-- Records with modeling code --
········
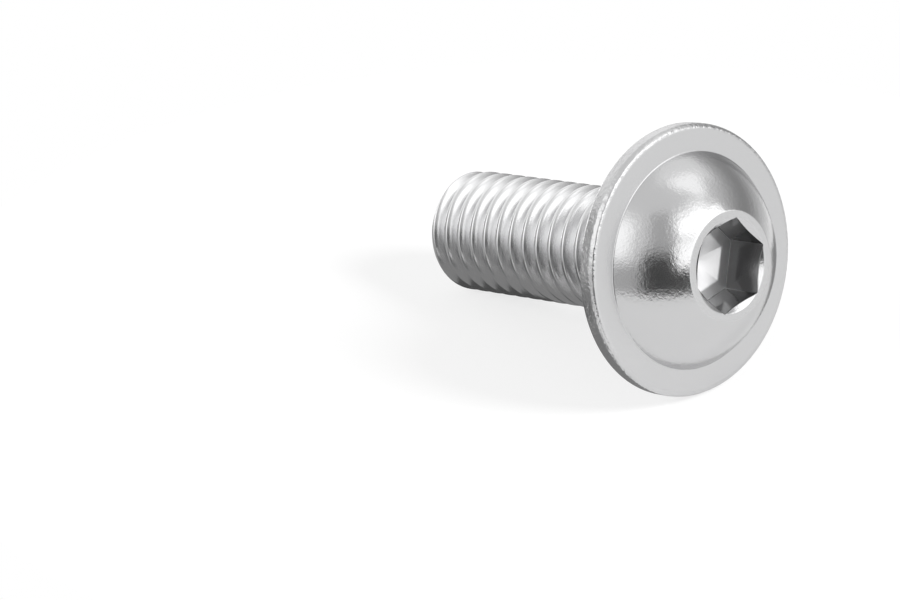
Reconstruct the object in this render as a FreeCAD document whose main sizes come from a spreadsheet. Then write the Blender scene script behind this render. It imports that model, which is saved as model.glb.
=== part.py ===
"""Flanged button head screw, M8 x 20, with a hexagon socket: one piece, cold headed and thread rolled."""

import FreeCAD, Part
import math
import os
from enum import IntEnum

import Sketcher

# Driving dimensions: millimetres, and degrees for the angles
SIZES = [
    ("flange_diameter", 17.3, "collar under the button head"),
    ("flange_thickness", 1.15, "bearing face to the flat top of the collar"),
    ("rim_top_bevel", 0.3, "45 degree bevel on the collar's upper edge"),
    ("rim_under_bevel", 0.15, "45 degree bevel on the collar's bearing edge"),
    ("head_height", 4.5, "bearing face to the flat crown"),
    ("dome_base_diameter", 13.8, "where the button head's dome meets the collar"),
    ("crown_diameter", 7.0, "where the dome meets the flat round the socket"),
    ("socket_width", 5.3, "across the flats of the hexagon"),
    ("socket_turn", 39.2, "turn of a corner of the hexagon from the side that lies on the floor"),
    ("socket_depth", 2.85, "crown to the flat border of the socket's floor"),
    ("floor_border", 0.78, "width of that border along the walls"),
    ("dish_depth", 0.55, "hollow in the middle of the floor, below the border"),
    ("dish_angle", 70.0, "lean of the hollow's sides from the axis"),
    ("mouth_diameter", 6.0, "countersink of the socket's mouth"),
    ("mouth_angle", 120.0, "full angle of that countersink"),
    ("nominal_diameter", 8.0, "thread size"),
    ("crest_allowance", 0.1, "finished crest under the nominal diameter"),
    ("thread_pitch", 1.25, "one turn of the single-start thread"),
    ("flank_angle", 60.0, "full angle between two flanks"),
    ("groove_overcut", 0.05, "how far the groove's profile passes the crest"),
    ("screw_length", 20.0, "bearing face to the flat tip"),
    ("tip_chamfer", 0.6, "45 degree chamfer at the tip"),
    ("crest_seat", 0.45, "chamfer to the middle of the crest that lies on the floor"),
    ("neck_relief", 0.8, "neck under the finished crest, on diameter"),
    ("neck_length", 1.2, "plain neck, its bevel included"),
    ("neck_bevel", 0.3, "45 degree corner between neck and bearing face"),
    ("runout_length", 2.2, "cone from the neck up to the full crest"),
]

# Turns over which the groove fades out towards the neck
FADE_TURNS = 1

# Sizes that follow from others, as expressions on the sheet
CREST = "(Sizes.nominal_diameter - Sizes.crest_allowance) / 2"
NECK = f"({CREST} - Sizes.neck_relief / 2)"
TIP = f"({CREST} - Sizes.tip_chamfer)"
FLANK_SLOPE = "tan(Sizes.flank_angle / 2 * 1 deg)"
ROOT = f"(Sizes.nominal_diameter / 2 - 7 / 16 * Sizes.thread_pitch / {FLANK_SLOPE})"
GROOVE_DEPTH = f"({CREST} + Sizes.groove_overcut - {ROOT})"
GROOVE_WIDTH = f"(2 * {GROOVE_DEPTH} * {FLANK_SLOPE})"
CHAMFER_TOP = "(Sizes.screw_length - Sizes.tip_chamfer)"
LOWEST_GROOVE = f"({CHAMFER_TOP} - Sizes.crest_seat + 1.5 * Sizes.thread_pitch)"
FULL_TURNS = f"floor(({LOWEST_GROOVE} - Sizes.neck_length) / Sizes.thread_pitch - 1 / 2) - {FADE_TURNS}"
CONE_DEPTH = "Sizes.mouth_diameter / 2 / tan(Sizes.mouth_angle / 2 * 1 deg)"

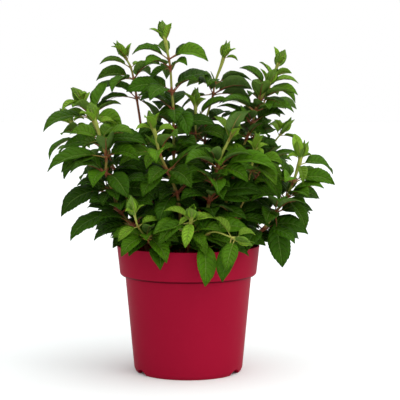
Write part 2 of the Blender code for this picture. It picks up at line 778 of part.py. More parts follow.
def place_node_leaves(ring, node, obstacles, tries):
    """The node's leaves, each from where it leaves the round piece that bears it.

    A grown pair has two leaves; elsewhere a leaf that finds no room is left out.
    """
    tip = node.kind == "tip"
    shortest = {"tip": SHORTEST_LEAF, "young": SHORTEST_YOUNG_LEAF}.get(node.kind, SHORTEST_GROWN_LEAF)
    leaves = []
    for end in node.ends:
        start = ring.centre + level(end) * ring.radius
        reach = ring.centre + end - start
        reach = reach * max(1, shortest / reach.length)
        leaf = place_leaf(start, reach, TIP_LEAF_ROOM if tip else LEAF_ROOM, obstacles, tries)
        if leaf is None and node.kind == "knuckle":
            raise ValueError("no room for a leaf of a grown pair")
        if leaf:
            leaves.append(leaf)
    return leaves


def make_plant(collection, obstacles, canes, **placing):
    """The growing tips find their room first, then the grown pairs, then the lower leaves."""
    knuckles = {}
    for cane in canes:
        for node in cane.nodes:
            if node.kind == "knuckle":
                ring = knuckle_ring(cane, node)
                knuckles[cane.shoot.name, node.low] = ring
                ends = [ring._replace(centre=ring.centre + ring.along * h).corners()
                        for h in (-KNUCKLE_HEIGHT / 2, KNUCKLE_HEIGHT / 2)]
                obstacles.append(Obstacle.from_loft(ends))
    tries = leaf_tries()
    leaves = {}
    for kind in ("tip", "young", "knuckle", "lower"):
        for cane in canes:
            for node in cane.nodes:
                if node.kind == kind:
                    key = cane.shoot.name, node.low
                    ring = knuckles.get(key) or cane.stretch(node)
                    leaves[key] = place_node_leaves(ring, node, obstacles, tries)
    number = 0
    for cane in canes:
        own = {}
        for node in cane.nodes:
            key = cane.shoot.name, node.low
            if node.kind == "knuckle":
                number += 1
                make_pair(f"leaf_pair_{number:02d}", knuckles[key], leaves[key], collection, **placing)
            else:
                own[node.low] = leaves[key]
        make_cane(cane, own, collection, **placing)


def main():
    clear_scene()
    parts = new_collection("potted_hydrangea")
    pot_cutters = new_collection("pot_cutters")
    soil_cutters = new_collection("soil_cutters")
    axis = bpy.data.objects.new("pot_axis", None)
    parts.objects.link(axis)

    plastic = new_material("crimson_plastic", (0.29, 0.012, 0.032), 0.45)
    earth = new_material("potting_soil", (0.022, 0.014, 0.009), 0.95)
    green = new_material("leaf_green", (0.075, 0.17, 0.018), 0.5)
    bark = new_material("cane_green", (0.24, 0.24, 0.05), 0.6)

    pot = make_pot(parts, pot_cutters, parent=axis, material=plastic)
    rim = Obstacle.from_object(pot)
    canes = place_canes([rim])
    soil = make_soil(parts, soil_cutters, canes, parent=axis, material=earth)
    ground = Obstacle.from_object(soil)
    standing = [Obstacle.from_loft([ring.corners() for ring in cane.rings]) for cane in canes]
    make_plant(parts, [rim, ground] + standing, canes, parent=axis)
    for obj in parts.objects:
        if obj.type == "MESH" and not obj.data.materials:
            obj.data.materials.append(bark if obj.name.startswith("cane") else green)
    for obj in (pot, soil):
        obj.data.shade_smooth()
        obj.data.set_sharp_from_angle(angle=math.radians(35))


main()
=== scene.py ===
"""A young hydrangea in a crimson nursery pot: upright canes, paired leaves and cupped tips.

The plant's plan comes from the frame. Each cane's rings give a stem its course, and each
plain leaf gives a veined blade its place, bend and turn.
"""

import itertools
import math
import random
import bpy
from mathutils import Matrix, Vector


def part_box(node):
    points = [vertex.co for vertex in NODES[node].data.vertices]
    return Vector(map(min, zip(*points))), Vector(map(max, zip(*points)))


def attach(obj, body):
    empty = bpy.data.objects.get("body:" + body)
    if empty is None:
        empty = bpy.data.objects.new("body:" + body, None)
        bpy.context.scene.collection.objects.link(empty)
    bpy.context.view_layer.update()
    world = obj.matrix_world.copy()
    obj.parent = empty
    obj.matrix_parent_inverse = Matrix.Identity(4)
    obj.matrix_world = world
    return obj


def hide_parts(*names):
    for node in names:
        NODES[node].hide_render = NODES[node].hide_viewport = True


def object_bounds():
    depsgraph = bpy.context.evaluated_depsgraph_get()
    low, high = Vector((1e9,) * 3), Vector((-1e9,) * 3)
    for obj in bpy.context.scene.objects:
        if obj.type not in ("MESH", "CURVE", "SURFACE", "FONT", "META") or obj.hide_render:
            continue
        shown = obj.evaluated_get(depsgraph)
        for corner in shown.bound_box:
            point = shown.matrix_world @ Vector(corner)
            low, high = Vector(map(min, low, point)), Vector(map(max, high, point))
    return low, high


bl_info = {
    "name": "Potted hydrangea",
    "version": (1, 0, 0),
    "blender": (4, 5, 0),
    "location": "3D View > Sidebar > Hydrangea",
    "description": "Dresses the plain plant, soil and pot as living leaves, bark, earth and plastic",
    "category": "Object",
}

from typing import NamedTuple

import bmesh
import bpy
import numpy as np
from bpy.props import FloatProperty, FloatVectorProperty, IntProperty, PointerProperty
from mathutils import Vector
from mathutils.kdtree import KDTree

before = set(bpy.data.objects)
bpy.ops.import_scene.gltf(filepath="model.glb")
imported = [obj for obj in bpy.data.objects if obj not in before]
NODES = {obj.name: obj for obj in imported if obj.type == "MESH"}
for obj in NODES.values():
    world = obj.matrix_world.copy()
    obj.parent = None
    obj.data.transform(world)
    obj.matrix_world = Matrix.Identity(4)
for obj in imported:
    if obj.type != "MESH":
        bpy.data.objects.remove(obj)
CAD_BOX = [list(corner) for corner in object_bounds()]
CANES = sorted(name for name in NODES if name.startswith("cane_"))
PAIRS = sorted(name for name in NODES if name.startswith("leaf_pair_"))
POT_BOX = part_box("pot")
SOIL_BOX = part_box("potting_soil")

UP = Vector((0, 0, 1))
# Corners this near are one corner.
MERGE = 0.00001

# The plain plant: its canes have six corners a ring, a node is two rings at a knuckle's distance,
# a leaf's end has only tiny edges, and a leaf has sections at these shares of its length.
CANE_SIDES = 6
LONGEST_KNUCKLE = 0.0062
SHORTEST_KNUCKLE = 0.0035
TINY_EDGE = 0.0008
LEAF_STATIONS = (0.16, 0.3448, 0.664, 1.0)
PLAIN_FOLD = math.radians(12)
PLAIN_WIDTH = 0.92
PETIOLE_END = LEAF_STATIONS[0]

# Columns and rows of a blade's mesh: the grown pairs, and the leaves that are many.
FINE_GRID = 6, 24
PLAIN_GRID = 4, 8


# ---------------------------------------------------------------- sizes and colours

def a_length(name, description, default):
    return FloatProperty(name=name, description=description, default=default, unit="LENGTH")


def a_share(name, description, default):
    return FloatProperty(name=name, description=description, default=default, subtype="FACTOR")


def an_angle(name, description, degrees):
    return FloatProperty(name=name, description=description, default=math.radians(degrees),
                         subtype="ANGLE")


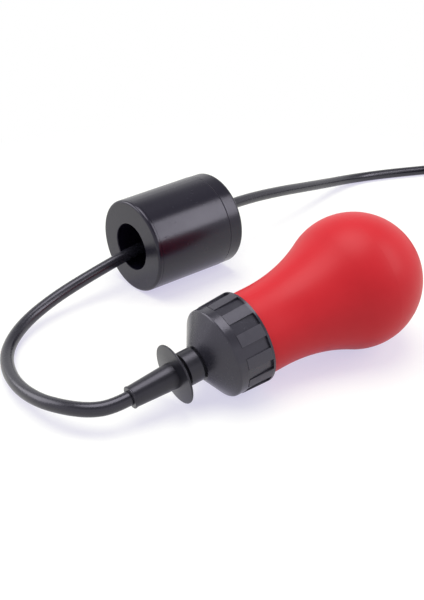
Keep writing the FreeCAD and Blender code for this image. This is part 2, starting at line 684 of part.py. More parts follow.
def make_screws():
    shaft_len = cradle_r * 1.1
    group = []
    for mark, place_u, place_v in CRADLE_SCREWS:
        start = cradle_r * -0.55
        group.append(screw("cradle_screw_" + mark, shaft_len, (place_u, start, place_v), ACROSS, -1))
    keep("cradle_screws", compound("cradle_screw_pair", group), INNER_POSE)
    group = []
    outer_y = dim.case_t / 2 + dim.cheek_t
    for mark, place_u, place_v in switch_screw_places():
        group.append(screw("switch_screw_" + mark, outer_y * 2, (place_u, outer_y * -1, place_v),
                           ACROSS, -1))
    keep("switch_screws", compound("switch_screw_pair", group), INNER_POSE)
    group = []
    top = seat_v + dim.clamp_t
    for mark, place_y in clamp_screw_places():
        length = dim.clamp_t * 3
        group.append(screw("clamp_screw_" + mark, length,
                           (cradle_u + dim.jacket_in / 2, place_y, top - length), UP, 1))
    keep("clamp_screws", compound("clamp_screw_pair", group), INNER_POSE)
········
-- Exercise objective --
Starting with the first line of the records, repeat every line up to and including the one containing "import Sketcher", and nothing else.

-- The completed task --
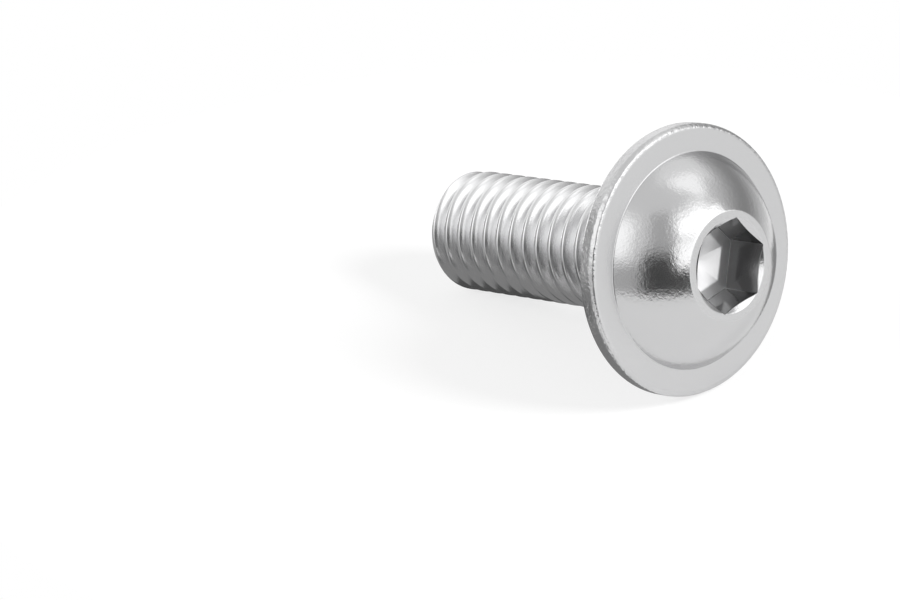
Reconstruct the object in this render as a FreeCAD document whose main sizes come from a spreadsheet. Then write the Blender scene script behind this render. It imports that model, which is saved as model.glb.
=== part.py ===
"""Flanged button head screw, M8 x 20, with a hexagon socket: one piece, cold headed and thread rolled."""

import FreeCAD, Part
import math
import os
from enum import IntEnum

import Sketcher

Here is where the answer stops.